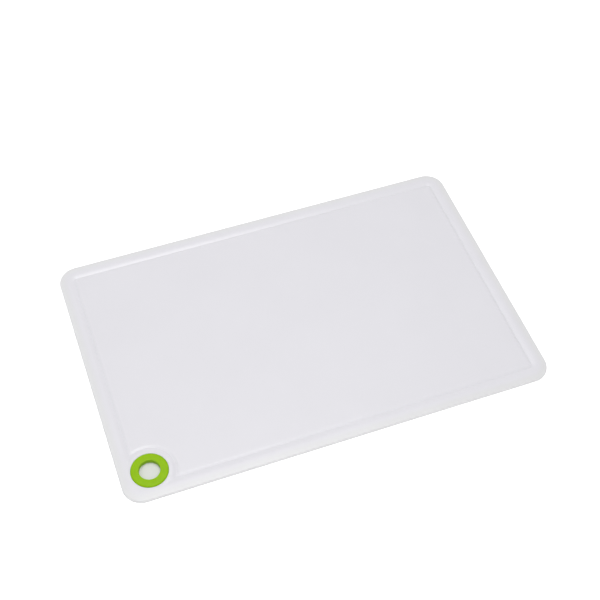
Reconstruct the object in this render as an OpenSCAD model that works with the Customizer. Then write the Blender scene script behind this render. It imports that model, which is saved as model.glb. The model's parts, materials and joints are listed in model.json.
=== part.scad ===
// Cutting board with a juice groove, a raised cutting field and a soft ring to hang it by.
// Millimetres. The origin is the centre of the underside, +X is along the long side and +Z is up.
// The ring is in the corner at -X, -Y.

/* [Board] */
// Length along X
board_w = 360; // [300:1:420]
// Depth along Y
board_d = 239; // [200:1:280]
// Thickness at the crown of the rim
board_t = 3.2; // [3:0.1:5]
// Radius of the corners, seen from above
corner_r = 16; // [16:0.5:22]
// Rounding of the top outer edge
edge_top_r = 1.2; // [0.8:0.1:1.6]
// Rounding of the bottom outer edge
edge_bottom_r = 0.6; // [0.3:0.1:0.8]
// How much lower the outer edge is than the crown of the rim
edge_drop = 0.4; // [0.2:0.1:0.4]

/* [Juice groove] */
// Distance from the outer edge to the crown of the rim
rim_crown = 7.6; // [6.5:0.1:8]
// Distance from the outer edge to the start of the groove's floor
floor_from = 12.2; // [11.2:0.1:12.3]
// Distance from the outer edge to the end of the groove's floor
floor_to = 12.6; // [12.4:0.1:13]
// Distance from the outer edge to the top of the cutting field's slope
field_from = 14.2; // [13.8:0.1:15]
// Depth of the groove below the crown of the rim
groove_depth = 1; // [0.8:0.1:1.2]
// How much lower the cutting field is than the crown of the rim
field_drop = 0.4; // [0.2:0.1:0.5]

/* [Hanging ring] */
// Distance of the ring's centre from both outer edges
ring_inset = 24.3; // [23.8:0.1:25]
// Radius of the hole through the ring
ring_hole_r = 8.4; // [7.5:0.1:9.4]
// Radius of the ring's waist, where it passes through the board
ring_waist_r = 11.2; // [10.8:0.1:12]
// Radius of the ring's upper flange
ring_top_r = 14.9; // [14:0.1:15.2]
// Radius of the ring's lower flange
ring_bottom_r = 14.1; // [13:0.1:14.6]
// Height of the upper flange above the rim
ring_proud = 1.2; // [0.7:0.1:1.4]
// Depth that each flange is let into the board
flange_depth = 0.7; // [0.6:0.1:0.9]
// Width of the slope from the pad round the ring down to the groove
pad_slope = 3.4; // [2.6:0.1:3.8]
// Width of the slope from the groove up to the cutting field, where it passes round the ring
notch_slope = 1.8; // [1.4:0.1:3]

/* [Hidden] */
$fn = 96;

// Gap between a flange and the side of its recess, and above the surface the board rests on
flange_gap = 0.1;
// Roundings of the ring: outer shoulder, mouth of the hole, lower flange
shoulder_r = 1.2;
mouth_r = 0.3;
lower_round_r = 0.4;
// How far a straight cut runs past the surface that it cuts
past = 0.5;
// How far a slope of the groove is drawn past each of its ends, as a part of its length
slope_past = 0.25;
// Angle between the points of a rounded edge
arc_step = 15;

floor_z = board_t - groove_depth;
field_z = board_t - field_drop;
edge_z = board_t - edge_drop;
ring_x = -board_w / 2 + ring_inset;
ring_y = -board_d / 2 + ring_inset;
// The flat pad round the ring reaches out to the rim's crown on both sides
pad_r = ring_inset - rim_crown;
pad_foot_r = pad_r + pad_slope;
notch_foot_r = pad_foot_r + floor_to - floor_from;
ring_low_z = flange_gap;
ring_high_z = board_t + ring_proud;

// Points of an arc about c, from angle a to angle b
function arc(c, r, a, b) = [
    for (i = [0 : abs(b - a) / arc_step])
        let (t = a + i * arc_step * sign(b - a))
            c + r * [cos(t), sin(t)]
];

// Section of the plate's edge: x is the distance inwards from the edge, up to reach
function edge_section(reach) = concat(
    [[reach, 0]],
    arc([edge_bottom_r, edge_bottom_r], edge_bottom_r, 270, 180),
    arc([edge_top_r, edge_z - edge_top_r], edge_top_r, 180, 90),
    [[rim_crown, board_t], [reach, board_t]]
);

// Puts one copy of a corner's shape at each corner's centre
module at_corners(inset) {
    for (sx = [-1, 1], sy = [-1, 1])
        translate([sx * (board_w / 2 - inset), sy * (board_d / 2 - inset), 0])
            children();
}

// A bar along X whose section, drawn across Y and Z, is given by points
module bar_x(length, points) {
    rotate([90, 0, 90])
        linear_extrude(height = length, center = true)
            polygon(points);
}

// Points of a section and of its mirror image, for a bar that is w wide
function both_sides(points, w) = concat(
    [for (p = points) [p[0] - w / 2, p[1]]],
    [for (i = [len(points) - 1 : -1 : 0]) [w / 2 - points[i][0], points[i][1]]]
);

// The same section run round the whole plate: two crossing bars and four turned corners
module run_round(points, inset) {
    bar_x(board_w - 2 * inset, both_sides(points, board_d));
    rotate([0, 0, 90])
        bar_x(board_d - 2 * inset, both_sides(points, board_w));
    at_corners(inset)
        rotate_extrude()
            polygon([for (p = points) [inset - p[0], p[1]]]);
}

// The plate before anything is cut
module blank() {
    run_round(edge_section(corner_r), corner_r);
}

// The ends of a slope of the groove, drawn past both of them. foot and top are where the slope passes
// the heights floor_z and top_z, as distances from the edge or the axis that it follows.
function slope_low(foot, top, top_z) = [foot, floor_z] - slope_past * [top - foot, top_z - floor_z];
function slope_high(foot, top, top_z) = [top, top_z] + slope_past * [top - foot, top_z - floor_z];

// Section of all that lies inwards of a slope from low to high
function inside_section(low, high) = [[corner_r, low[1]], low, high, [corner_r, high[1]]];

// All inside the rim's slope, down to the groove's floor
module inside_rim() {
    run_round(inside_section([floor_from, floor_z], slope_high(floor_from, rim_crown, board_t)), corner_r);
}

// All on the ring's side of a slope that runs round the ring
module ring_side(foot, top, top_z) {
    low = slope_low(foot, top, top_z);
    high = slope_high(foot, top, top_z);
    translate([ring_x, ring_y, low[1]])
        cylinder(h = high[1] - low[1], r1 = low[0], r2 = high[0]);
}

// The raised cutting field with its sloping sides, cut out round the ring
module field() {
    difference() {
        run_round(
            inside_section(slope_low(floor_to, field_from, field_z), [field_from, field_z]),
            corner_r
        );
        ring_side(notch_foot_r, notch_foot_r + notch_slope, field_z);
    }
}

// The corner of the board beyond the ring, which the groove leaves out
module ring_corner() {
    translate([-board_w / 2, -board_d / 2, 0])
        cube([ring_inset, ring_inset, board_t + past]);
}

// The juice groove: what is inside the rim and neither field nor the pad round the ring
module groove() {
    difference() {
        inside_rim();
        field();
        ring_side(pad_foot_r, pad_r, board_t);
        ring_corner();
    }
}

// The stepped hole that holds the ring
module ring_seat() {
    translate([ring_x, ring_y, 0]) {
        translate([0, 0, -past])
            cylinder(h = board_t + 2 * past, r = ring_waist_r);
        translate([0, 0, -past])
            cylinder(h = flange_depth + past, r = ring_bottom_r + flange_gap);
        translate([0, 0, board_t - flange_depth])
            cylinder(h = flange_depth + past, r = ring_top_r + flange_gap);
    }
}

// One moulded plate
module board() {
    color("whitesmoke")
        difference() {
            blank();
            groove();
            ring_seat();
        }
}

// Soft ring that lines the hanging hole and grips the board between its two flanges
module hanging_ring() {
    lower_r = ring_bottom_r - lower_round_r;
    upper_r = ring_top_r - shoulder_r;
    mouth_x = ring_hole_r + mouth_r;
    section = concat(
        arc([lower_r, ring_low_z + lower_round_r], lower_round_r, 270, 360),
        [
            [ring_bottom_r, flange_depth],
            [ring_waist_r, flange_depth],
            [ring_waist_r, board_t - flange_depth],
            [ring_top_r, board_t - flange_depth]
        ],
        arc([upper_r, ring_high_z - shoulder_r], shoulder_r, 0, 90),
        arc([mouth_x, ring_high_z - mouth_r], mouth_r, 90, 180),
        arc([mouth_x, ring_low_z + mouth_r], mouth_r, 180, 270)
    );
    color("yellowgreen")
        translate([ring_x, ring_y, 0])
            rotate_extrude()
                polygon(section);
}

board();
hanging_ring();
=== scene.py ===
import json
import math

import bmesh
import bpy
import numpy as np
from mathutils import Matrix, Vector


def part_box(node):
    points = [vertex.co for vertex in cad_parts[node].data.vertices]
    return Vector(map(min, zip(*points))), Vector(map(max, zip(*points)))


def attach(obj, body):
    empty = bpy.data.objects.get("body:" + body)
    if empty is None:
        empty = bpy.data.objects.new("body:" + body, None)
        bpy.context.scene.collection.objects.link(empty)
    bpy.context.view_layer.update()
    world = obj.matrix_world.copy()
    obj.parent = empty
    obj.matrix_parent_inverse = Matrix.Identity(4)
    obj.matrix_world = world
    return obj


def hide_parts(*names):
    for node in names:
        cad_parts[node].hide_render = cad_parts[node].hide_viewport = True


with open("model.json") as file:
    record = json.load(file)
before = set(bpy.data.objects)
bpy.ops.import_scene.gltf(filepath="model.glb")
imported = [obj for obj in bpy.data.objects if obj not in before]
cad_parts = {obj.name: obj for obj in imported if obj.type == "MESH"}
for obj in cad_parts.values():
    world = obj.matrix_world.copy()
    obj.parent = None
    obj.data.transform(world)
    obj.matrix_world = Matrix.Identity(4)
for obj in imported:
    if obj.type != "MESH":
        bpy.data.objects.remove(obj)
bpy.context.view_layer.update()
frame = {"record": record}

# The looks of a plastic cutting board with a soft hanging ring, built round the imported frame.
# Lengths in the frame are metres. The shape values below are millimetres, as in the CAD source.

MM = 0.001

# ---------------------------------------------------------------- sizes from the frame

BOARD_LOW, BOARD_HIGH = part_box("board")
RING_LOW, RING_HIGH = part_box("hanging_ring")
HOLE = next(m for m in frame["record"]["mounts"] if m["name"] == "hanging_hole")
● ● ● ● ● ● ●
## Your goal:
Set down, without any change, only the lines from the line that holds "its two flanges" through the line that holds "before = set(bpy.data.objects)", both lines included.

## Result:
// Soft ring that lines the hanging hole and grips the board between its two flanges
module hanging_ring() {
    lower_r = ring_bottom_r - lower_round_r;
    upper_r = ring_top_r - shoulder_r;
    mouth_x = ring_hole_r + mouth_r;
    section = concat(
        arc([lower_r, ring_low_z + lower_round_r], lower_round_r, 270, 360),
        [
            [ring_bottom_r, flange_depth],
            [ring_waist_r, flange_depth],
            [ring_waist_r, board_t - flange_depth],
            [ring_top_r, board_t - flange_depth]
        ],
        arc([upper_r, ring_high_z - shoulder_r], shoulder_r, 0, 90),
        arc([mouth_x, ring_high_z - mouth_r], mouth_r, 90, 180),
        arc([mouth_x, ring_low_z + mouth_r], mouth_r, 180, 270)
    );
    color("yellowgreen")
        translate([ring_x, ring_y, 0])
            rotate_extrude()
                polygon(section);
}

board();
hanging_ring();
=== scene.py ===
import json
import math

import bmesh
import bpy
import numpy as np
from mathutils import Matrix, Vector


def part_box(node):
    points = [vertex.co for vertex in cad_parts[node].data.vertices]
    return Vector(map(min, zip(*points))), Vector(map(max, zip(*points)))


def attach(obj, body):
    empty = bpy.data.objects.get("body:" + body)
    if empty is None:
        empty = bpy.data.objects.new("body:" + body, None)
        bpy.context.scene.collection.objects.link(empty)
    bpy.context.view_layer.update()
    world = obj.matrix_world.copy()
    obj.parent = empty
    obj.matrix_parent_inverse = Matrix.Identity(4)
    obj.matrix_world = world
    return obj


def hide_parts(*names):
    for node in names:
        cad_parts[node].hide_render = cad_parts[node].hide_viewport = True


with open("model.json") as file:
    record = json.load(file)
before = set(bpy.data.objects)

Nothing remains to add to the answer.